My kingdom for a port
“It’s never a perfect world,” Trevett jokes, “and of course DirectX is going to be a significant API on Windows, no doubt.”
OpenGL, despite its cross-platform abilities, has been battling against DirectX for years now, and that’s undoubtedly going to continue with Vulkan. On the other hand, there’s good news for Linux gamers who are starting to see more and more big-name games on their open-source operating systems of choice with the promise of Steam Machines hanging in the air: “Porting between Vulkan and DirectX 12 we suspect won’t be too hard,” says Trevett.

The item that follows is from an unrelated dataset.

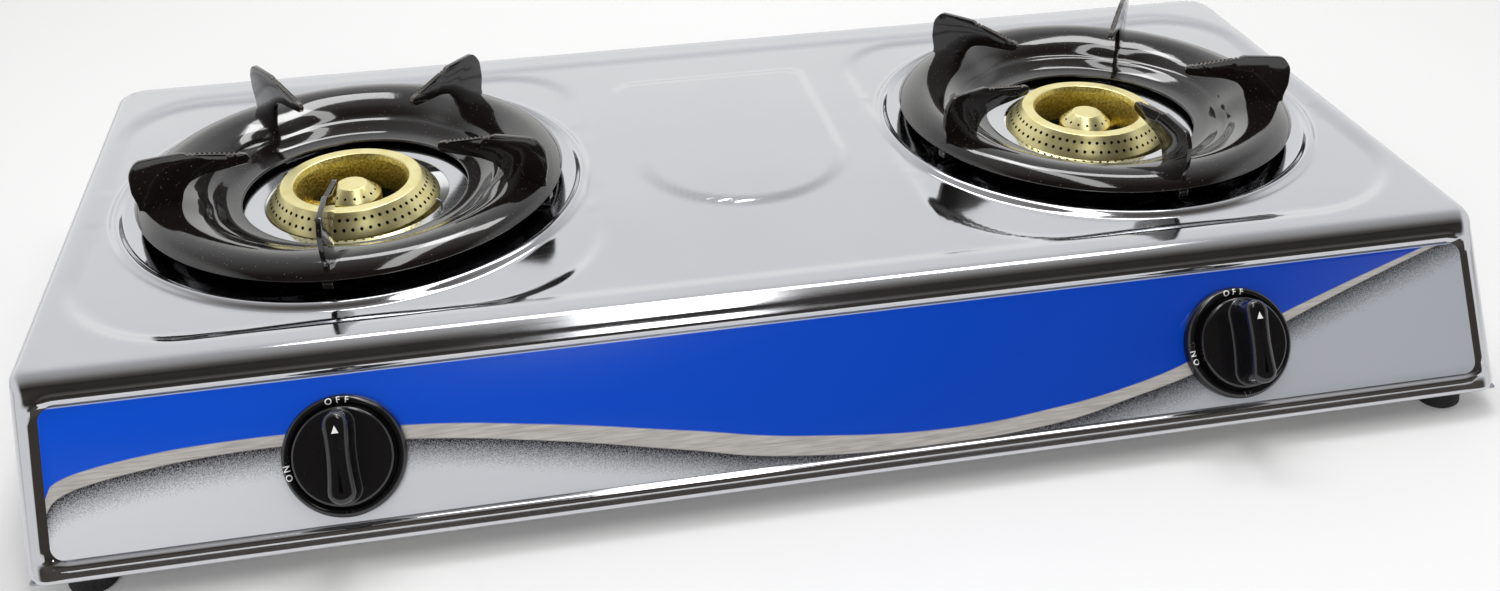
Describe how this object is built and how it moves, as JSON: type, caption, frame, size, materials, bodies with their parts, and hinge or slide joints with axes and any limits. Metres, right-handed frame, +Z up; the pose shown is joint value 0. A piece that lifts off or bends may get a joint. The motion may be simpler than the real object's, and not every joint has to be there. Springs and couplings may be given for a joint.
{
  "type": "two-burner tabletop gas stove",
  "caption": "Two-burner tabletop gas stove with a pressed steel body, brass burner heads, enamelled pan supports and push-and-turn knobs on an inclined panel.",
  "frame": {"origin": "on the surface the feet stand on, under the middle of the bounding box", "axes": "+X to the user's right along the front, +Y towards the rear, +Z up; the knobs face -Y"},
  "size_m": [0.7, 0.3934, 0.1202],
  "materials": {
    "polished_steel": "bright polished stainless sheet",
    "printed_panel": "gloss printed sheet in blue and silver",
    "zinc_steel": "zinc-plated",
    "brass": "cast and machined, satin",
    "cast_iron": "sand-cast",
    "black_enamel": "glossy vitreous enamel",
    "gloss_black_plastic": "moulded, polished",
    "rubber": "moulded",
    "white_ceramic": "glazed insulator",
    "lead_sleeve": "silicone sleeve"
  },
  "bodies": {
    "root": {"body_shell": "polished_steel", "front_panel": "printed_panel", "gas_rail": "zinc_steel", "hose_nozzle": "brass", "foot_rail_left": "zinc_steel", "burner_brace_left": "zinc_steel", "brace_screw_left_left": "zinc_steel", "brace_screw_left_right": "zinc_steel", "valve_bracket_left": "zinc_steel", "foot_front_left": "rubber", "foot_rear_left": "rubber", "drip_dish_left": "polished_steel", "burner_body_left": "cast_iron", "valve_body_left": "brass", "injector_left": "brass", "spark_electrode_left": "white_ceramic", "ignition_lead_left": "lead_sleeve", "bezel_left": "gloss_black_plastic", "foot_rail_right": "zinc_steel", "burner_brace_right": "zinc_steel", "brace_screw_right_left": "zinc_steel", "brace_screw_right_right": "zinc_steel", "valve_bracket_right": "zinc_steel", "foot_front_right": "rubber", "foot_rear_right": "rubber", "drip_dish_right": "polished_steel", "burner_body_right": "cast_iron", "valve_body_right": "brass", "injector_right": "brass", "spark_electrode_right": "white_ceramic", "ignition_lead_right": "lead_sleeve", "bezel_right": "gloss_black_plastic"},
    "left_support": {"support_tray_left": "black_enamel", "prong_left_1": "black_enamel", "prong_left_2": "black_enamel", "prong_left_3": "black_enamel", "prong_left_4": "black_enamel", "prong_left_5": "black_enamel"},
    "left_ring": {"burner_ring_left": "brass"},
    "left_cap": {"burner_cap_left": "brass"},
    "left_shutter": {"air_shutter_left": "zinc_steel"},
    "left_plug": {"valve_plug_left": "brass", "return_spring_left": "zinc_steel"},
    "left_knob": {"knob_left": "gloss_black_plastic", "spindle_left": "zinc_steel"},
    "right_support": {"support_tray_right": "black_enamel", "prong_right_1": "black_enamel", "prong_right_2": "black_enamel", "prong_right_3": "black_enamel", "prong_right_4": "black_enamel", "prong_right_5": "black_enamel"},
    "right_ring": {"burner_ring_right": "brass"},
    "right_cap": {"burner_cap_right": "brass"},
    "right_shutter": {"air_shutter_right": "zinc_steel"},
    "right_plug": {"valve_plug_right": "brass", "return_spring_right": "zinc_steel"},
    "right_knob": {"knob_right": "gloss_black_plastic", "spindle_right": "zinc_steel"}
  },
  "joints": [
    {"name": "left_knob_turn", "type": "hinge", "parent": "root", "child": "left_plug", "pos_m": [-0.212, -0.16382, 0.04434], "axis": [0, -0.8171, 0.5764], "range_deg": [0, 180]},
    {"name": "left_knob_push", "type": "slide", "parent": "left_plug", "child": "left_knob", "axis": [0, 0.8171, -0.5764], "range_m": [0, 0.003], "stiffness_N_per_m": 700, "springref_m": -0.004, "deforming": ["return_spring_left"]},
    {"name": "left_support_lift", "type": "slide", "parent": "root", "child": "left_support", "axis": [0, 0, 1], "range_m": [0, 0.06]},
    {"name": "left_ring_lift", "type": "slide", "parent": "root", "child": "left_ring", "axis": [0, 0, 1], "range_m": [0, 0.06]},
    {"name": "left_cap_lift", "type": "slide", "parent": "left_ring", "child": "left_cap", "axis": [0, 0, 1], "range_m": [0, 0.04]},
    {"name": "left_shutter_turn", "type": "hinge", "parent": "root", "child": "left_shutter", "pos_m": [-0.212, -0.104, 0.027], "axis": [0, 1, 0], "range_deg": [0, 60]},
    {"name": "right_knob_turn", "type": "hinge", "parent": "root", "child": "right_plug", "pos_m": [0.212, -0.16382, 0.04434], "axis": [0, -0.8171, 0.5764], "range_deg": [0, 180]},
    {"name": "right_knob_push", "type": "slide", "parent": "right_plug", "child": "right_knob", "axis": [0, 0.8171, -0.5764], "range_m": [0, 0.003], "stiffness_N_per_m": 700, "springref_m": -0.004, "deforming": ["return_spring_right"]},
    {"name": "right_support_lift", "type": "slide", "parent": "root", "child": "right_support", "axis": [0, 0, 1], "range_m": [0, 0.06]},
    {"name": "right_ring_lift", "type": "slide", "parent": "root", "child": "right_ring", "axis": [0, 0, 1], "range_m": [0, 0.06]},
    {"name": "right_cap_lift", "type": "slide", "parent": "right_ring", "child": "right_cap", "axis": [0, 0, 1], "range_m": [0, 0.04]},
    {"name": "right_shutter_turn", "type": "hinge", "parent": "root", "child": "right_shutter", "pos_m": [0.212, -0.104, 0.027], "axis": [0, 1, 0], "range_deg": [0, 60]}
  ]
}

“Porting from DirectX 12 to Vulkan will be easier than porting from DirectX 12 to OpenGL,” he continues. “DirectX 12 and Vulkan and Mantle are going to be similar in the next generation. We’re all solving the same problem in a similar kind of way.”
And good news for basically everyone: You probably won’t need new hardware to take advantage of Vulkan. Just like DirectX 12, Khronos is hoping to extend compatibility back a few hardware generations, which means you’ll potentially notice a performance increase even on your old hardware once the API is officially released and introduced in new games.
“We are setting a design goal. We have a very specific goal,” says Trevett. “Any hardware capable of supporting OpenGL ES 3.1 will be capable of supporting Vulkan. That basically means any GPU that can do compute shaders.”
On the PC side, that equates to OpenGL 4.3, released in August of 2012. OpenGL 4.3 support extended back to the Nvidia GeForce 400 series and the ATI Radeon HD 5000 series—a.k.a. basically any GPU purchased after late 2009/early 2010. Judging by the Steam Hardware Survey those specs also encompass quite a huge amount of the PC gaming community.
It’s early days for Vulkan still, and there’s no formal specification yet, but Khronos has managed to get my attention. We’ll potentially have more information to share later this week, as Valve and Khronos officially co-present the API to developers at their GDC panel Thursday morning— glNext: The Future of High Performance Graphics (Presented by Valve).